§ SET EXERCISE: Write out, character for character, the line containing "low, high = Vector((1e9,)" and all lines after it up to the end of the listing.

*** COLLECTED DATA

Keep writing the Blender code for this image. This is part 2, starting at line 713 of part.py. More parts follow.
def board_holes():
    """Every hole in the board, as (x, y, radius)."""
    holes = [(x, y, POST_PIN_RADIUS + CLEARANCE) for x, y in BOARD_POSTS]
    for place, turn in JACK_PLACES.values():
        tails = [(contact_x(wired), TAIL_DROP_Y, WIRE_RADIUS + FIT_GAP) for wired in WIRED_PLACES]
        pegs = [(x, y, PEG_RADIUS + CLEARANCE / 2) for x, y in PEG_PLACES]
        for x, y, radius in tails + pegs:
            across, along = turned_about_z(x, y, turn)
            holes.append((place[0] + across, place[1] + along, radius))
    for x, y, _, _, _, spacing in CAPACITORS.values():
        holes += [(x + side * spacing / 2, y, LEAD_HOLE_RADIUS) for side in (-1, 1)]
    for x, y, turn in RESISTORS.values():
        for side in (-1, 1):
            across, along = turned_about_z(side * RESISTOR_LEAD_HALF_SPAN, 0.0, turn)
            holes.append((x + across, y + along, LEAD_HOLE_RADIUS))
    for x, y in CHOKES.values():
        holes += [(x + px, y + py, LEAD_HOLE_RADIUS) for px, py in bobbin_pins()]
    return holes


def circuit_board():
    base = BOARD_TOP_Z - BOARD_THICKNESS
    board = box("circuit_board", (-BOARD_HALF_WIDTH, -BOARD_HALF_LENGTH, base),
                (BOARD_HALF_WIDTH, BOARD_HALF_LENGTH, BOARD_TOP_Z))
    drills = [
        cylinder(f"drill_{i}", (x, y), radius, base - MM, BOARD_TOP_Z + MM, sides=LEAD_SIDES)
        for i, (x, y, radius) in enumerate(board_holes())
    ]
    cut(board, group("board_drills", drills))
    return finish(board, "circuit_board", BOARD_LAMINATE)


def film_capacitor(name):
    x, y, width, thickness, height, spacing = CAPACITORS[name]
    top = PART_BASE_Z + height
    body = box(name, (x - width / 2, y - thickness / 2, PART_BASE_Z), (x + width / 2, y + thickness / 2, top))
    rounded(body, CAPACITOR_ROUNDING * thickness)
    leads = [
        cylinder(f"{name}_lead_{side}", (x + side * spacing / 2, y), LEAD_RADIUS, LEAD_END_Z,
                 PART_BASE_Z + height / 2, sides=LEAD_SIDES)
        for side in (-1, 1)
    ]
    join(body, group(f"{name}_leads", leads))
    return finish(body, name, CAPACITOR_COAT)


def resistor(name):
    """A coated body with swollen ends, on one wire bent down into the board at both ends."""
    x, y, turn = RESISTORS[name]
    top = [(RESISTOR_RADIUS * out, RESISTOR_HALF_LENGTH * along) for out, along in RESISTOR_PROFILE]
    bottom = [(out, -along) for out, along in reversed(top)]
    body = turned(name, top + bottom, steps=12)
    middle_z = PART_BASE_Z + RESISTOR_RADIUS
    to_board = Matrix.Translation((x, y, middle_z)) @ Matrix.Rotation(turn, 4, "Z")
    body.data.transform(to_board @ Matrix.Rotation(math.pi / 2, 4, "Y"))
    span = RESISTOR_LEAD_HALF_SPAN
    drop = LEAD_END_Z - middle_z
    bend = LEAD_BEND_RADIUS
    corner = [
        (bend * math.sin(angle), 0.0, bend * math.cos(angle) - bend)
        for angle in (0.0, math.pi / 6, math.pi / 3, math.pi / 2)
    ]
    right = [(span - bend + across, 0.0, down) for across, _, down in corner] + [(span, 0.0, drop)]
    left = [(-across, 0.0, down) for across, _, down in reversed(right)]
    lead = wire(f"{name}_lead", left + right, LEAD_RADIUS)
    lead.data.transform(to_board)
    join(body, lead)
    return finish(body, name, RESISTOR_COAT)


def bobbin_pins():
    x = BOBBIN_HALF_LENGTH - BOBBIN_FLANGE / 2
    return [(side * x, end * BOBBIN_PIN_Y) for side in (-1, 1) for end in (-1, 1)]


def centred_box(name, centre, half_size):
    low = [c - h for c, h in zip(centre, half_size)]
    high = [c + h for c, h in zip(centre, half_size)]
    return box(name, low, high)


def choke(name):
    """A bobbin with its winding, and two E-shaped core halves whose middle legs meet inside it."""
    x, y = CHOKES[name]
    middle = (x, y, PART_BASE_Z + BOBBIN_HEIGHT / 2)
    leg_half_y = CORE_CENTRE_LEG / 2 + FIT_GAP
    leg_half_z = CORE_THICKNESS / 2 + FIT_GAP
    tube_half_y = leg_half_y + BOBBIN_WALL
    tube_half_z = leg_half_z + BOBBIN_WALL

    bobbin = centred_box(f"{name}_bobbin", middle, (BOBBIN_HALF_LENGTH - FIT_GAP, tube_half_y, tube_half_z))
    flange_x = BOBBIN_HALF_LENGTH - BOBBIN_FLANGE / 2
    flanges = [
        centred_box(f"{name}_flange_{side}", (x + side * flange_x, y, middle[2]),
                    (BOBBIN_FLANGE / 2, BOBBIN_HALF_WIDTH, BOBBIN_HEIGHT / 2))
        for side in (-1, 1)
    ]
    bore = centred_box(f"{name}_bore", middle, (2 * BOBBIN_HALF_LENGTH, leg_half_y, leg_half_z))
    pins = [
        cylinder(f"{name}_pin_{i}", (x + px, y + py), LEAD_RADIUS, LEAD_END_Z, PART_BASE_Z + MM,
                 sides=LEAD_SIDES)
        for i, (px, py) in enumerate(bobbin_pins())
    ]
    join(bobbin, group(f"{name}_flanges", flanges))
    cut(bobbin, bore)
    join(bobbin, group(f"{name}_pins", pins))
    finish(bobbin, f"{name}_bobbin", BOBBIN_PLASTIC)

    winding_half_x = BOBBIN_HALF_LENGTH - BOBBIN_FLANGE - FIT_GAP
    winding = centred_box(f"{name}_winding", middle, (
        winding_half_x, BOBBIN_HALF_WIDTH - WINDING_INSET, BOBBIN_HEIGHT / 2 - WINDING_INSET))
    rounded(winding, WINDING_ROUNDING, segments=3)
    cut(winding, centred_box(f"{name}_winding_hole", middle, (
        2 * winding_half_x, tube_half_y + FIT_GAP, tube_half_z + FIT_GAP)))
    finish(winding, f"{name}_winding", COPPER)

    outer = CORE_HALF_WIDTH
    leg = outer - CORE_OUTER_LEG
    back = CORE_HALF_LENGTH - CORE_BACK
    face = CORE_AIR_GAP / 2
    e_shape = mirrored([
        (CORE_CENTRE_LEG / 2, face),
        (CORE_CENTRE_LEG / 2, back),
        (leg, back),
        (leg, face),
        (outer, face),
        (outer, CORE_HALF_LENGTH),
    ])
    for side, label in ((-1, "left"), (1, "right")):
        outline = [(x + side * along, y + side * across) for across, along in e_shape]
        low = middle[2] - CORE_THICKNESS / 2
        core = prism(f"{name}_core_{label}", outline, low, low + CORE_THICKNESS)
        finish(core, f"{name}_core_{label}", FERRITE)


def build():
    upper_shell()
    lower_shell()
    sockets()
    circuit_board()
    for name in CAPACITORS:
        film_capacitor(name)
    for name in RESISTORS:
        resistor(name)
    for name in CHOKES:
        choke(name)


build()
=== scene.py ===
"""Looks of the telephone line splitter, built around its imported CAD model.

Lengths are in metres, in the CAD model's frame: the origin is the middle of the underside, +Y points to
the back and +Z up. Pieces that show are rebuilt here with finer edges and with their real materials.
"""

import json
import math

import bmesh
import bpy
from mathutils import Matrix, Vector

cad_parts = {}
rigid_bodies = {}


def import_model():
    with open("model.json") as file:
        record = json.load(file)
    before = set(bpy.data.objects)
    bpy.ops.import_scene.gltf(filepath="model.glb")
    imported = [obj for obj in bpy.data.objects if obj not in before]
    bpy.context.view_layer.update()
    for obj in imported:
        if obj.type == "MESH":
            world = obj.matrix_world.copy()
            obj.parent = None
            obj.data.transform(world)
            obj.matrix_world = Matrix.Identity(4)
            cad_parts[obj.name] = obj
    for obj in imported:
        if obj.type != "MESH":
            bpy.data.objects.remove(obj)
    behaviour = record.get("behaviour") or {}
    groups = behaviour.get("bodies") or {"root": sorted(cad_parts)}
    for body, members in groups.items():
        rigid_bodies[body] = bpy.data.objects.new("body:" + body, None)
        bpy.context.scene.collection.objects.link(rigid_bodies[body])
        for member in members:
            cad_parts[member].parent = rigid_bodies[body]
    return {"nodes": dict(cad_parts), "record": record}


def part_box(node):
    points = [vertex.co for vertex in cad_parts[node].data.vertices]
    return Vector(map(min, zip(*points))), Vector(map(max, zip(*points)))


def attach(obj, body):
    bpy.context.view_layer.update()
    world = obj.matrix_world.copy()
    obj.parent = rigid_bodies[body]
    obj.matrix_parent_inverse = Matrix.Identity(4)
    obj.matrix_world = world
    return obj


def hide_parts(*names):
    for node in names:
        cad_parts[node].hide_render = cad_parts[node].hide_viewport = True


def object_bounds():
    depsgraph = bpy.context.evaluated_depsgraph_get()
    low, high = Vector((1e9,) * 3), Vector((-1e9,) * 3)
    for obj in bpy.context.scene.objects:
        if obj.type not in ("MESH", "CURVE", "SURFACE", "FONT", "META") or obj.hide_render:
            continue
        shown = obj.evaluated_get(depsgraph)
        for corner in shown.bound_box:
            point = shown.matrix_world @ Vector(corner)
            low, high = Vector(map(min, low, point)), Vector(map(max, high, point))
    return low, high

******

§ THE ANSWER:
    low, high = Vector((1e9,) * 3), Vector((-1e9,) * 3)
    for obj in bpy.context.scene.objects:
        if obj.type not in ("MESH", "CURVE", "SURFACE", "FONT", "META") or obj.hide_render:
            continue
        shown = obj.evaluated_get(depsgraph)
        for corner in shown.bound_box:
            point = shown.matrix_world @ Vector(corner)
            low, high = Vector(map(min, low, point)), Vector(map(max, high, point))
    return low, high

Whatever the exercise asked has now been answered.